Mr. Alexandrov, who has exhibited his Russian tradition-themed paintings in the U.S. and other countries, says the tragedy is that the state is depriving artists of their few remaining Soviet-era perks at a time when Russia still lacks the developed art markets, rich benefactors, foundation grants, and other buffers that are available to help struggling artists in Western countries.
“We want to integrate into the modern world, but our state has no idea how to aid us in that transition,” he says. “We have the impression that we are just not needed; we are disposable. For many artists, these evictions will be a professional death blow.”
Left fallow by capitalists?
When the Soviet Union collapsed, the system of subsidized workshop space for recognized artists continued under the patronage of longtime Moscow Mayor Yury Luzhkov.

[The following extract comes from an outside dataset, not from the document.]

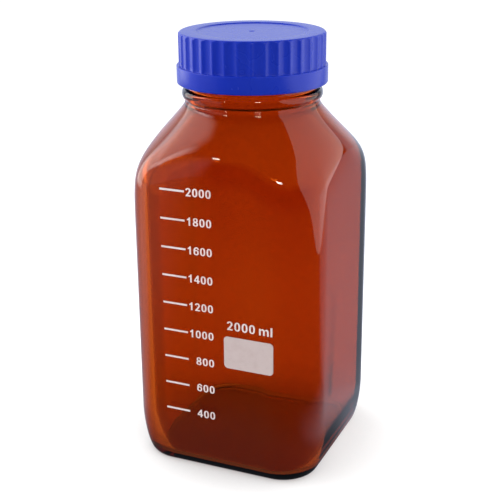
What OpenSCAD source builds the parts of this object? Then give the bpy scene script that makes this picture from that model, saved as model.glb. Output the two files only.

“Under Luzhkov, many artists were evicted from places that had become prime real estate, but the city always found them alternative workshops,” says Denis Rudikh, an artist and Moscow Union of Artists activist. “The state stopped purchasing artistic production, but made it possible for us to survive by seeking private orders, teaching, doing things that kept body and soul together, but also enabled one to still have the identity of an artist.”
Of course, many graduates of Russia’s still-prestigious art schools find lucrative employment in the private sector today, in advertising, film, media, and corporate PR. It’s possible they regard the older Moscow artists clinging to their Soviet-era workshops as dinosaurs. But some of those artists retort that consumerism has sucked the essential creativity out of art.
“I teach young children, and the more I teach, the more I sense a growing lack of empathy, a disconnect in emotional development,” says Ms. Gavrilkevich. “Western consumerism developed over a long period of time, but here it just exploded into being overnight. It seems like everything in this world is in the here and now. Take what you can get today, and there is no room for emotional growth, tradition, or continuity.
“In retrospect, it feels like the Soviet system, for all its faults, gave us space to create, time to reflect, and art that was intended for everyone.”